We do not have a clue what we are doing. It’s their country and we involve ourselves at our peril. Once we directly intervene in defense of one nebulous faction, we will deeply alienate another. We will be injecting the US into a brutal religious and ethnic civil war. If there is one guarantee that will bring more Jihadism to America, it will be another intervention in a complex Muslim country. The idea that we can win favor in that region by intervening is insane.

Doug Bandow is also aghast at the lack of any historical memory among the liberal hawks:

Some analysts apparently believe that starting America’s third war in a Muslim country in a dozen years would enhance the nation’s reputation in the Middle East. Wrote Princeton’s Anne-Marie Slaughter, a failure to act means Barack Obama “will be remembered as a president who proclaimed a new beginning with the Muslim world but presided over a deadly chapter in the same old story.” Actually, the war in Iraq was supposed to make Muslims the world over love the U.S. Unfortunately, something went wrong along the way.

Ya think? Judis also argues that, if “the Obama administration were to ignore its own ‘red line’ in Syria, that would send a message not only to the Assad regime, but also to North Korea and Iran that it could ignore American threats.” Well, they do ignore US threats, and have done so for a very, very long time. And one reason is that after Iraq and Afghanistan, the idea of credible long-term domestic support for bombing North Korea or Iran or arming a movement losing momentum to al Qaeda in Syria is simply not going to be there. So sorry, McCain and Butters. You can’t have your Iraq catastrophe somehow erased from our memory. Americans are amnesiacs but not etch-a-sketches. Larison notes the hyperbole involved:

Judis’ argument requires us to pretend that there is no difference in severity between nuclear proliferation and the uncertain reports of possible chemical weapons use. According to him, the U.S. must start a war in response to a small, possibly accidental use of sarin if its readiness to attack Iran can be believed. To state this argument plainly is to discredit it.

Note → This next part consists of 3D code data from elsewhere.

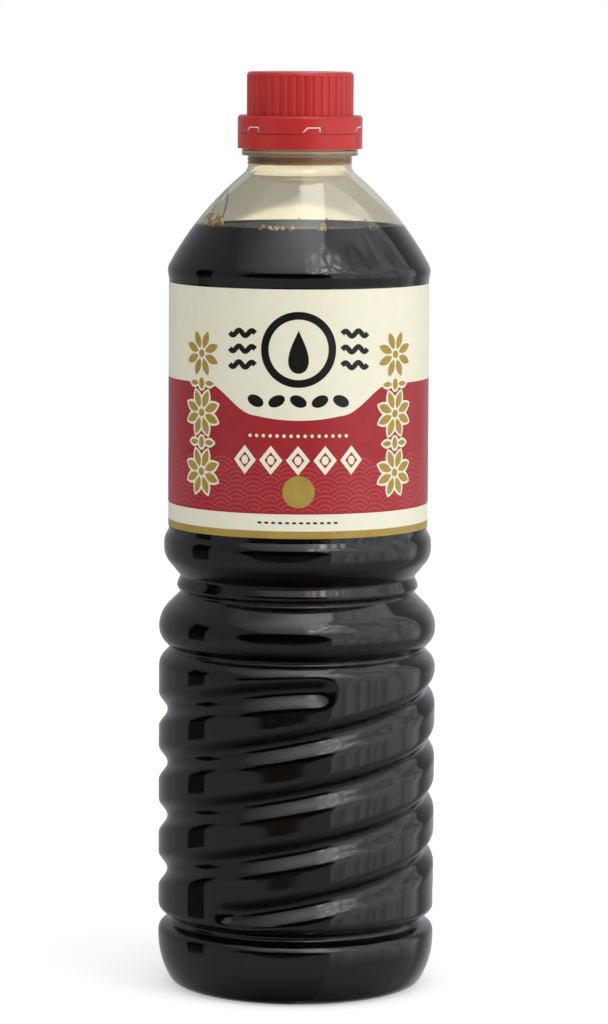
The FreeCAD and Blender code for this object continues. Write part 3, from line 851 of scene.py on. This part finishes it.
bmesh.ops.create_circle(bm, cap_ends=True, segments=96, radius=FLOOR_R)
floor_mesh = bpy.data.meshes.new("floor")
bm.to_mesh(floor_mesh)
bm.free()
floor_mesh.materials.append(floor_mat)
floor = bpy.data.objects.new("floor", floor_mesh)
bpy.context.scene.collection.objects.link(floor)
floor.location.z = -FLOOR_DOWN
floor.visible_glossy = False
print("floor:", len(floor_mesh.polygons), "face,", 2 * FLOOR_R, "m wide")

# %% [markdown]
# ## World
# Glossy plastic shows whatever stands round it.  Here that is a tent of white cloth with a dark opening at
# the front, a dark gap at the left, lighter cloth at the right and a bright crumpled sheet above, all worked
# out from the direction alone.  Azimuth 0 is the front and 90 the right, elevation 90 is straight up, in
# degrees.  A fade is a Map Range node: where it starts, where it ends and, if they aren't 0 and 1, what it
# goes from and to.

# %% Directions
world = bpy.data.worlds.new("studio")
bpy.context.scene.world = world
world.use_nodes = True
tree = world.node_tree
direction = node(tree, "TexCoord", out="Generated")
toward_x = node(tree, "SeparateXYZ", {"Vector": direction}, out="X")
toward_y, toward_z = toward_x.node.outputs["Y"], toward_x.node.outputs["Z"]
forward = node(tree, "Math", (toward_y, -1.0), operation="MULTIPLY")
azimuth = node(tree, "Math", (toward_x, forward), operation="ARCTAN2")
azimuth = node(tree, "Math", (azimuth, ), operation="DEGREES")
elevation = node(tree, "Math", (toward_z, ), operation="ARCSINE")
elevation = node(tree, "Math", (elevation, ), operation="DEGREES")
folds = node(tree, "Mapping", {"Vector": direction, "Scale": (5.0, 5.0, 1.6), "Rotation": (0.5, 0.3, 0.0)})
folds = node(tree, "TexNoise", {"Vector": folds, "Scale": 1.0, "Detail": 5.0, "Distortion": 1.2})
SMOOTH = {"interpolation_type": "SMOOTHSTEP"}  # a fade that eases in and out
print("directions and folds:", len(tree.nodes), "nodes")

# %% Plain cloth
# It is dark towards the ground, and a little lighter behind the bottle.
cloth = node(tree, "MapRange", (elevation, -78.0, -22.0, 0.01, 0.31), **SMOOTH)
behind = node(tree, "MapRange", (azimuth, -125.0, -175.0, 0.0, 0.12), **SMOOTH)
cloth = node(tree, "Math", (cloth, behind), operation="ADD")
print("plain cloth:", len(tree.nodes), "nodes so far")

# %% Lighter cloth at the right
# It starts at a straight edge, which leans with the height, and hangs in folds.
edge = node(tree, "MapRange", (elevation, 5.0, 30.0, 29.0, 19.0), **SMOOTH)
past = node(tree, "Math", (azimuth, edge), operation="SUBTRACT")
past = node(tree, "MapRange", (past, -0.8, 0.8), **SMOOTH)
overhead = node(tree, "Math", (toward_z, -0.335, toward_x), operation="MULTIPLY_ADD")
overhead = node(tree, "MapRange", (overhead, -0.008, 0.008), **SMOOTH)
past = node(tree, "Math", (past, overhead), operation="MINIMUM")
before = node(tree, "Math", (1.0, past), operation="SUBTRACT")
right = node(tree, "MapRange", (azimuth, 124.0, 126.0, 1.0, 0.0), **SMOOTH)
right = node(tree, "Math", (right, past), operation="MULTIPLY")
fall = node(tree, "MapRange", (elevation, -22.0, -4.0, 0.12, 1.0), **SMOOTH)
right = node(tree, "Math", (right, fall), operation="MULTIPLY")
wavy = node(tree, "Math", (folds, 2.0, -0.3), operation="MULTIPLY_ADD")
right = node(tree, "Math", (right, wavy), operation="MULTIPLY")
glow = node(tree, "MapRange", (azimuth, 128.0, 160.0, 0.0, 0.35), **SMOOTH)
right = node(tree, "Math", (right, glow), operation="ADD")
tent = node(tree, "Math", (cloth, right), operation="ADD")
print("lighter cloth:", len(tree.nodes), "nodes so far")

# %% Roof
# It starts higher up at the left and is brighter at the right.
rise = node(tree, "Math", (azimuth, -0.4, -12.0), operation="MULTIPLY_ADD")
rise = node(tree, "Math", (rise, 0.0), operation="MAXIMUM")
above = node(tree, "Math", (elevation, rise), operation="SUBTRACT")
roof = node(tree, "MapRange", (above, 24.0, 33.0), **SMOOTH)
roof = node(tree, "Math", (roof, before), operation="MULTIPLY")
higher = node(tree, "MapRange", (elevation, 35.0, 75.0, 0.7, 2.0), **SMOOTH)
roof = node(tree, "Math", (roof, higher), operation="MULTIPLY")
brighter = node(tree, "MapRange", (azimuth, -75.0, 20.0, 0.15, 1.2))
roof = node(tree, "Math", (roof, brighter), operation="MULTIPLY")
tent = node(tree, "Math", (tent, roof), operation="ADD")
print("roof:", len(tree.nodes), "nodes so far")

# %% Crumpled sheet
# A bright sheet of foil above, right of the middle, whose creases sparkle; it fades out at its four edges.
crumple = node(tree, "TexVoronoi", {"Vector": direction, "Scale": 9.0}, out="Distance",
               feature="DISTANCE_TO_EDGE")
sparkle = node(tree, "Math", (crumple, 2.2), operation="MULTIPLY")
sparkle = node(tree, "Math", (sparkle, 1.5), operation="POWER")
sheet = node(tree, "Math", (sparkle, 8.0, folds), operation="MULTIPLY_ADD")
edges = ((azimuth, 4.0, 16.0), (azimuth, 60.0, 38.0), (elevation, 24.0, 36.0), (elevation, 66.0, 50.0))
for fade in edges:
    inside = node(tree, "MapRange", fade, **SMOOTH)
    sheet = node(tree, "Math", (sheet, inside), operation="MULTIPLY")
tent = node(tree, "Math", (tent, sheet), operation="ADD")
print("crumpled sheet:", len(tree.nodes), "nodes so far")

# %% Dark opening and dark gap
# The opening round the camera is an ellipse of azimuth and elevation, and the gap is a tall slit at the left.
OPEN_AT, OPEN_HALF = (-12.0, 8.5), (40.0, 20.0)  # its middle, and its half width and half height
GAP_DARK = 0.97  # share of the light that the gap takes away
far = 0.0
for where, middle, half in zip((azimuth, elevation), OPEN_AT, OPEN_HALF):
    away = node(tree, "Math", (where, 1 / half, -middle / half), operation="MULTIPLY_ADD")
    away = node(tree, "Math", (away, 2.0), operation="POWER")
    far = node(tree, "Math", (away, far), operation="ADD")
clear = node(tree, "MapRange", (far, 0.88, 1.12, 0.01, 1.0), **SMOOTH)
gap = 1.0
edges = ((azimuth, -103.0, -101.5), (azimuth, -82.0, -83.5),
         (elevation, 30.0, 22.0), (elevation, -17.0, -12.0))
for fade in edges:
    inside = node(tree, "MapRange", fade, **SMOOTH)
    gap = node(tree, "Math", (inside, gap), operation="MULTIPLY")
no_gap = node(tree, "Math", (gap, -GAP_DARK, 1.0), operation="MULTIPLY_ADD")
tent = node(tree, "Math", (tent, clear), operation="MULTIPLY")
tent = node(tree, "Math", (tent, no_gap), operation="MULTIPLY")
print("opening and gap:", len(tree.nodes), "nodes so far")

# %% What each ray sees
# The camera and clear walls see white, the gloss sees the tent, and everything else gets an even sky.
AMBIENT = 0.6  # strength of the even sky
ray = node(tree, "LightPath").node.outputs
seen = node(tree, "Math", (ray["Is Camera Ray"], ray["Is Transmission Ray"]), operation="MAXIMUM")
plain = node(tree, "Math", (seen, 1.0 - AMBIENT, AMBIENT), operation="MULTIPLY_ADD")
strength = node(tree, "Mix", {"Factor": ray["Is Glossy Ray"], "A": plain, "B": tent})
background = tree.nodes["Background"]
tone = node(tree, "Mix", {0: ray["Is Glossy Ray"], 6: colour("#FFFFFF"), 7: colour("#F6F9FF")},
            out=2, data_type="RGBA")  # sockets 6 and 7 are its two colours
tree.links.new(tone, background.inputs["Color"])
tree.links.new(strength, background.inputs["Strength"])
print("world:", len(tree.nodes), "nodes")

# %% [markdown]
# ## Lamps
# Two softboxes, which are lamps behind a white sheet: a large one at the right and a weaker one above.  They
# give the soft shadow and the light side, and the gloss leaves them out because the tent is its own.

# %% Lamps
def softbox(name, at, aim, width, height, radiance):
    """A large soft lamp that isn't itself seen in the gloss."""
    data = bpy.data.lights.new(name, "AREA")
    data.shape = "RECTANGLE"
    data.size, data.size_y = width, height
    data.energy = radiance * math.pi * width * height
    lamp = bpy.data.objects.new(name, data)
    bpy.context.scene.collection.objects.link(lamp)
    lamp.location = at
    lamp.rotation_euler = (Vector(aim) - Vector(at)).to_track_quat("-Z", "Y").to_euler()
    lamp.visible_glossy = False
    lamp.visible_camera = False
    lamp.visible_transmission = False
    return lamp


MIDDLE = (0, 0, 0.13)  # both lamps look at the middle of the bottle
softbox("lamp_right", (1.2, -0.8, 0.5), MIDDLE, 0.9, 1.2, 2.3)
softbox("lamp_above", (0.1, -0.55, 1.3), MIDDLE, 0.8, 0.8, 1.0)

# %% [markdown]
# ## Camera
# A long lens, a little higher than the cap and looking slightly down, keeps the bottle's sides nearly
# parallel.

# %% Camera
CAMERA_AT = (0.0018, -1.340, 0.2875)  # metres
TILT, ROLL = 6.3, 0.34  # degrees down, and round its own axis
FRAME_ROWS, FOCAL_ROWS, SENSOR = 1024, 4600, 36.0  # frame and focal length in rows, sensor in mm
camera_data = bpy.data.cameras.new("camera")
camera_data.sensor_width = SENSOR
camera_data.lens = FOCAL_ROWS / FRAME_ROWS * SENSOR
camera_data.clip_start, camera_data.clip_end = 0.05, 20.0
camera = bpy.data.objects.new("camera", camera_data)
bpy.context.scene.collection.objects.link(camera)
camera.location = CAMERA_AT
look = Euler((math.radians(90 - TILT), 0, 0)).to_matrix() @ Euler((0, 0, math.radians(ROLL))).to_matrix()
camera.rotation_euler = look.to_euler()
bpy.context.scene.camera = camera
bpy.context.scene.view_settings.view_transform = "Standard"
print("lens:", round(camera_data.lens, 1), "mm")
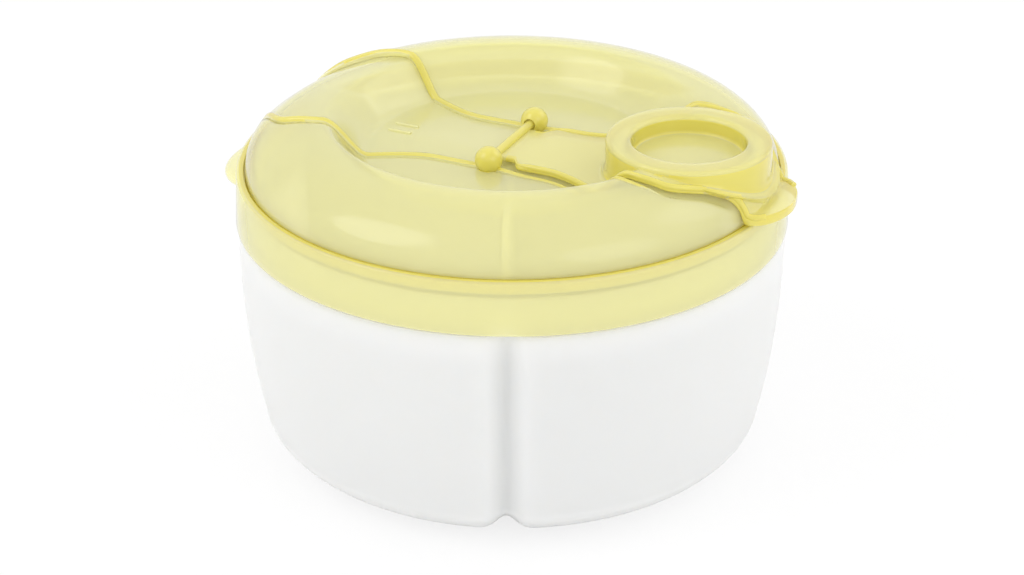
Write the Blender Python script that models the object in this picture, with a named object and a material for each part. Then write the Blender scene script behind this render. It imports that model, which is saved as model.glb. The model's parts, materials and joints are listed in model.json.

David Kenner reviews public opinion on Syria. His conclusion:

If he has incontrovertible proof of Assad’s chemical weapons use, there is reason to believe he could initially cobble together a majority in favor of intervention. But given Americans’ relative apathy toward the conflict, there is also reason to believe that they would sour on the conflict if it dragged on or incurred significant costs. What the president needs is a quick, low-cost intervention that would allow the United States to take a backseat to other international partners. Whether that’s a realistic possibility, given the reality in Syria, is very much an open question.

(Chart from Pew (pdf), which finds that few Americans are paying attention to Syria)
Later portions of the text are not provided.